Shawn Vestal (Dan Pelle / The Spokesman-Review)

There we were, in lovely Moscow, Idaho, with a couple of hours to kill before an appointment, so we did what any pair of friends visiting the Gem State from Washington might have done: We shopped for liquor.

The liquor, we figured, would be cheaper.

Turns out we were wrong. The selection was better in that state-run store than your average privatized seller in Spokane – and it was much, much better than my neighborhood grocery store – but the prices weren’t. They were … about the same.

Foiled again.

We keep expecting cheaper booze, and our expectations keep leading us astray. Most of us voted to privatize liquor sales here in Washington because of the reflexive assumption that it would bring down prices. This expectation stood in stark relief with the facts as they were then known, and as most news agencies reported them. But if there is anything our current electoral environment teaches us it is that facts are weak in the face of assumptions. The assumption that the private market always produces a better result – or even just a cheaper one – runs deep.

No, the shift from state-run liquor stores to private sales was predicted to be a wash, in terms of prices, by everyone who knew anything. Some bottles and varieties would be a bit cheaper, some more expensive, but on balance, it was not going to result in cheaper booze, we were told.

We didn’t listen. At least I didn’t – somehow, I managed to continue expecting cheap booze. My buddy in Moscow that day had expected the same thing, back when Initiative 1183 passed in 2011. We had commiserated about this, over drinks – about the heartbreakingly not-cheaper booze I-1183 produced, and about how we should have known better.

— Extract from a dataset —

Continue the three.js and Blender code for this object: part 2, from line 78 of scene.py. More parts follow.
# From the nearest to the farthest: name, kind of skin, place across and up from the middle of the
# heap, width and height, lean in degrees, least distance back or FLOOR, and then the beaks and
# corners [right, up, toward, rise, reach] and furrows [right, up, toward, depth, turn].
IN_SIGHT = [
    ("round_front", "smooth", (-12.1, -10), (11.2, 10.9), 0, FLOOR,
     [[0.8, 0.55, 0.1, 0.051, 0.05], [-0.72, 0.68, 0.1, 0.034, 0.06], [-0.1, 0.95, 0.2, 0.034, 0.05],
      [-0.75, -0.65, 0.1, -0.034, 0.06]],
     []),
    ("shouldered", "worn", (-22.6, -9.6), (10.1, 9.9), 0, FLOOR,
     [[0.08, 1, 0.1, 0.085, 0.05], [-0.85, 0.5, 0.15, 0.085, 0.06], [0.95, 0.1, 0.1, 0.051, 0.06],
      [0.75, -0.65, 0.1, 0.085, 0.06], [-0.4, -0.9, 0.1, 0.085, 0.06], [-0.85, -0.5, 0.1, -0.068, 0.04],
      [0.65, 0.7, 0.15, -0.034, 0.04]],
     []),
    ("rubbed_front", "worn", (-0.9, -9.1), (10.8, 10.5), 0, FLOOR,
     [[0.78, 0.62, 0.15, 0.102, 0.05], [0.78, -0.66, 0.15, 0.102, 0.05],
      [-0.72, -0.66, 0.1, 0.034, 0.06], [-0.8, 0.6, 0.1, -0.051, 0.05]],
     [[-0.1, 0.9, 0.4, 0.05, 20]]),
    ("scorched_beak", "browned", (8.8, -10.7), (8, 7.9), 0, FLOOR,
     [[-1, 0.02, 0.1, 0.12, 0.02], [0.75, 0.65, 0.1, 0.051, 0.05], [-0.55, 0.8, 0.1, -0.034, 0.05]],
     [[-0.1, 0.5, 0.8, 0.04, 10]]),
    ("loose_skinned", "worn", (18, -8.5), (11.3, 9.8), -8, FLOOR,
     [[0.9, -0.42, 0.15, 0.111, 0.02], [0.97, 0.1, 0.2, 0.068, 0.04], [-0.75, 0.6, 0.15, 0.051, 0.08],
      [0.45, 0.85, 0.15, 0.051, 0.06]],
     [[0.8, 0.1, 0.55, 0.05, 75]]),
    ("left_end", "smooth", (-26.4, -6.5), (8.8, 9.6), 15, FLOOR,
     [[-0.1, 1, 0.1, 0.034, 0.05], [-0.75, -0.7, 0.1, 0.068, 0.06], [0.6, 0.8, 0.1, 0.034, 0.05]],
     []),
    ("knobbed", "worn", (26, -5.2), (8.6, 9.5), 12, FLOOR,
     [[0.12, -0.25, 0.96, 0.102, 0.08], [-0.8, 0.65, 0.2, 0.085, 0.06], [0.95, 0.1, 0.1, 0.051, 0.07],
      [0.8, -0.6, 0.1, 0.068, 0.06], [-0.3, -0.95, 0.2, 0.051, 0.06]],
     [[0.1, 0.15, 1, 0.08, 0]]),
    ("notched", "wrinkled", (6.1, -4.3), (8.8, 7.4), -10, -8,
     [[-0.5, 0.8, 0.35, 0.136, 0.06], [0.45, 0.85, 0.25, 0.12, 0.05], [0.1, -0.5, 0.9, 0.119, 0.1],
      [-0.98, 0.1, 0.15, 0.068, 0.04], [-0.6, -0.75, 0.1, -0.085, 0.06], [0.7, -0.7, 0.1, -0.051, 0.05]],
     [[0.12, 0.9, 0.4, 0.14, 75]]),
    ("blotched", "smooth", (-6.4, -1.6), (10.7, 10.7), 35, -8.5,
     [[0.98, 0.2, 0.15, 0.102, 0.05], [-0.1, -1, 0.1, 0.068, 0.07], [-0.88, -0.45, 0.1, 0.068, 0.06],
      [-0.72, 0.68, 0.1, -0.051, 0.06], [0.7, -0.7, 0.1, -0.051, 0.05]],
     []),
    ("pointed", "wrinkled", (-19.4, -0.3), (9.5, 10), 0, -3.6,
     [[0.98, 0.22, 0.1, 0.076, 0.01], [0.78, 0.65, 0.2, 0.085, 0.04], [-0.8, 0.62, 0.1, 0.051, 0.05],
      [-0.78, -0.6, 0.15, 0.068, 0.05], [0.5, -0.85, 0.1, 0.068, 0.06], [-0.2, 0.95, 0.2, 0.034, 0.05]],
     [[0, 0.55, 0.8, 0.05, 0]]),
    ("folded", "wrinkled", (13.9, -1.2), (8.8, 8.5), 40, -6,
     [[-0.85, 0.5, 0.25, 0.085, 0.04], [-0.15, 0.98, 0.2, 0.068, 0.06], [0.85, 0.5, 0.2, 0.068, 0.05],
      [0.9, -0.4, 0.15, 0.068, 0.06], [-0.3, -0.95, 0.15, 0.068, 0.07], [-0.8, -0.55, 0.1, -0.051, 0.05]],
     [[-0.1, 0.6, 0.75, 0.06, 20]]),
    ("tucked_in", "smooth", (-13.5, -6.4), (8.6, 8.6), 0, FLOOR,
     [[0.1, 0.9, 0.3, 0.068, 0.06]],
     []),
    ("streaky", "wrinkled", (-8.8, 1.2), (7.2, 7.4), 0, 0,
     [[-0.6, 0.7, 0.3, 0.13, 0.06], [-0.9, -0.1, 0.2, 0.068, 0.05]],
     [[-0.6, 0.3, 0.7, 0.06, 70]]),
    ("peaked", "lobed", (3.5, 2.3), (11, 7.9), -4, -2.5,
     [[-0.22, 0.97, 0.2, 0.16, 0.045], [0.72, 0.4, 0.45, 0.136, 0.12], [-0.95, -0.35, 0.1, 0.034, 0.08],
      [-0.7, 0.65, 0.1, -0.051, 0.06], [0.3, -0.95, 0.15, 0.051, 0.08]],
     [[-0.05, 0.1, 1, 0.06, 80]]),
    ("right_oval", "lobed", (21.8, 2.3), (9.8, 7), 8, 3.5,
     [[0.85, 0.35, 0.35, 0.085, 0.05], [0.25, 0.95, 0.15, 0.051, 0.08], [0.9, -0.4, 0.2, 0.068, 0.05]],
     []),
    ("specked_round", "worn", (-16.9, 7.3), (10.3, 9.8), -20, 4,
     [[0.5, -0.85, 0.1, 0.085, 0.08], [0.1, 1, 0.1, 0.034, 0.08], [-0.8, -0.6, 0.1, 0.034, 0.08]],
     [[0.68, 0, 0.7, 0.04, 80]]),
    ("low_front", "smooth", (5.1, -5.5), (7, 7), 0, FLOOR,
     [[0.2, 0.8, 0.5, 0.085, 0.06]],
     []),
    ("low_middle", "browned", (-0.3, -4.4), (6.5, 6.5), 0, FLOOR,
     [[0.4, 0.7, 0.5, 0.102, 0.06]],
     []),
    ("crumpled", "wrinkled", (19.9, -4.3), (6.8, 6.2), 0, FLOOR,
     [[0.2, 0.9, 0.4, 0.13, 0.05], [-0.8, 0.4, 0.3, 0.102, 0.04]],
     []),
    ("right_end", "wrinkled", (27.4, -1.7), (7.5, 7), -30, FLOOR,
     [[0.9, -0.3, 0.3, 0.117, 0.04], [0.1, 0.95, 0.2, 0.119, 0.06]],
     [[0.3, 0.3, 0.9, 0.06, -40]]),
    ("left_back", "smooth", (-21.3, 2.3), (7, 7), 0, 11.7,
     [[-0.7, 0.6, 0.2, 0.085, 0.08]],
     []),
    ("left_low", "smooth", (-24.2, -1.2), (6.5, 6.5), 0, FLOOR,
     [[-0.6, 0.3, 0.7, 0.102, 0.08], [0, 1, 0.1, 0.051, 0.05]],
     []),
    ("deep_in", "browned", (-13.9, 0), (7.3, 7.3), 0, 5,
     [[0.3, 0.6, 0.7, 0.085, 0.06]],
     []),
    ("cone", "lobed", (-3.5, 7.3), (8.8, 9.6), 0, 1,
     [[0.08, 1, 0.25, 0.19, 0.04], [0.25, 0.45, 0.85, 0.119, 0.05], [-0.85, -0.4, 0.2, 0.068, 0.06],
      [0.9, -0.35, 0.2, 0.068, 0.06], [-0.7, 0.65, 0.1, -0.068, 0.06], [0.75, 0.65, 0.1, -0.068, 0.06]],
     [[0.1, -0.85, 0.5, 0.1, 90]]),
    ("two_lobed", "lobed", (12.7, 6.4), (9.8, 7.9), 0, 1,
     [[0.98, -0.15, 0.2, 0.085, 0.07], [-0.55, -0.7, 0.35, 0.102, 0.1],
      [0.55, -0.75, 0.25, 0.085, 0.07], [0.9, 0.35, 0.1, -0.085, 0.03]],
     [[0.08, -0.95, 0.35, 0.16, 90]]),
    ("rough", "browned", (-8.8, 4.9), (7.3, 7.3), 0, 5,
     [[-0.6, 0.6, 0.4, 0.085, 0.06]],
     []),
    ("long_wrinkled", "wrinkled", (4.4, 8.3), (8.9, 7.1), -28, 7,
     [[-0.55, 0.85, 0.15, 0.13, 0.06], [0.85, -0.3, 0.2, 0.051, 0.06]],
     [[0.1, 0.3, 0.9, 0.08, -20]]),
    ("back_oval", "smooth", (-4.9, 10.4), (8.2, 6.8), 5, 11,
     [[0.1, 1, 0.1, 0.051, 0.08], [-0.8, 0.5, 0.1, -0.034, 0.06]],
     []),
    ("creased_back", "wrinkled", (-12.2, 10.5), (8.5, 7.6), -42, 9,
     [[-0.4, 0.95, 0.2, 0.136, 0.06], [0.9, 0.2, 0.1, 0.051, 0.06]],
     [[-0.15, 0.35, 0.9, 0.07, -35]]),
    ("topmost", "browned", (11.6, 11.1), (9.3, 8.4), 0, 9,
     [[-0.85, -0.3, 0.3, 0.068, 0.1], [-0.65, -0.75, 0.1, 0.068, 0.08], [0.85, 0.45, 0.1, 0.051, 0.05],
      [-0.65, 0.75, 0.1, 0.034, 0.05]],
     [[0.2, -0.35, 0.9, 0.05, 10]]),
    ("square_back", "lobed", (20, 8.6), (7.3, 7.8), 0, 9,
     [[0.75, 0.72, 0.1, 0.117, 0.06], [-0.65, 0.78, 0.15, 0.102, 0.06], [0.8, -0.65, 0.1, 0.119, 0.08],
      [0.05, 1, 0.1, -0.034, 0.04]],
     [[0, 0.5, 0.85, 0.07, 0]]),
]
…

In the months since then, what’s happened with liquor sales has been, largely, what was predicted: Prices went up, sometimes a lot, and prices seemed to go up even more than they did, given the way taxes were added to list prices. Many more stores sell booze now, but – at least to my eyes – selection in most cases has narrowed and worsened, compared to state stores.

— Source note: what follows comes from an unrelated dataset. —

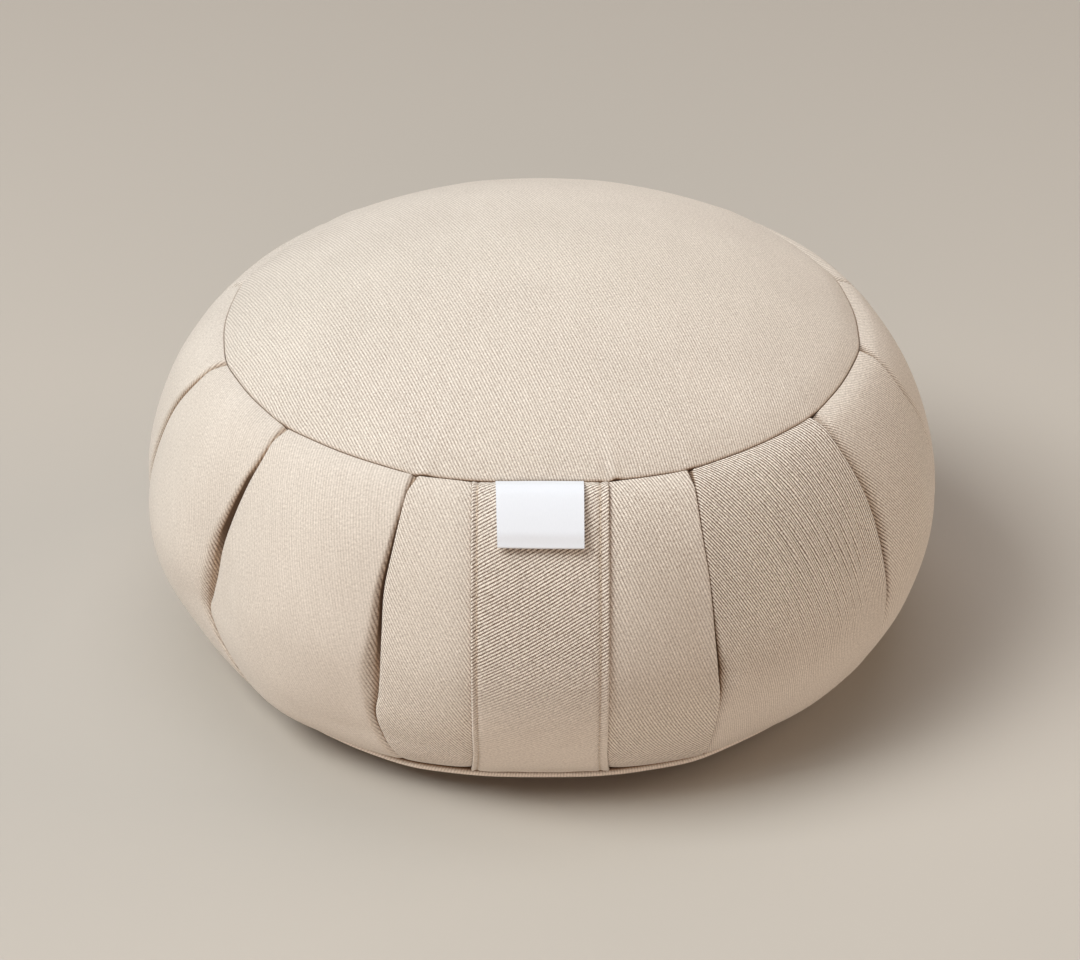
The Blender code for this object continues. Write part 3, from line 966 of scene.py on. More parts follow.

The dream of privatized liquor was cheaper, more convenient booze. The reality has been more like a shuffling of cards from the same deck: For the best deals and best selection, you still have to go to a specialized store. I’m told by aficionados of certain tipples that these stores put the old state stores to shame; for me and my shopping list, there is not such a dramatic difference, though the booze-marts are definitely bigger.

Overall, like much in politics, the new law works best for those who invested the most in it – Costco, which spent a lot of money on I-1183 and where massive jugs of basic stuff can now be had at a volume discount.

The degree of buyer’s remorse on this issue is considerable. A recent survey, previously reported in the S-R, showed that about 1 in 5 people who voted for I-1183 would now change their vote, based on the way the law has played out. The chief concern expressed by survey respondents was the increased availability of booze – the everywhere-ness of liquor these days. As if that, like prices and selection, were not a predictable consequence.

The research was published in the Journal of Studies on Alcohol and Drugs, conducted by the Alcohol Research Group, and funded by the National Institute on Alcohol Abuse and Alcoholism. It surveyed 1,202 random adults in 2014.

The purpose of the survey was to see if other states might learn anything from Washington’s experience, and the nature of any regrets voters might have. It showed clearly that the regrets were on the yes side – those who voted in favor of I-1183 were much more likely to regret their vote than those who opposed it.

Researchers concluded: “The result of the I-1183 election likely would have been different if voters could know their future opinions of the actual situation resulting from privatization. This finding is particularly important for states considering privatization.”

All in all, though, those with buyer’s remorse were not the majority, and neither were those who were happy with their vote. In this case, the “don’t knows” have it – 44 percent of respondents said they didn’t know if the law had been a success.

That reflects the complexity of the system – with hundreds of different places peddling liquor in different amounts and at different prices – cast hard against the simplicity of our desires. Some of us wanted cheaper booze. Some of us wanted the government out of it. Some of us wanted to keep strict limits on the times and places of sale, and some of us wanted the opposite.

At the end of the day, it might take deeper research to untangle the ways the new system and old system differ – a series of differences that, at the end of the day, might eventually be distilled into a million minor changes that have produced, broadly speaking, few major ones.

Meanwhile, we’ll keep an eye out for cheaper booze.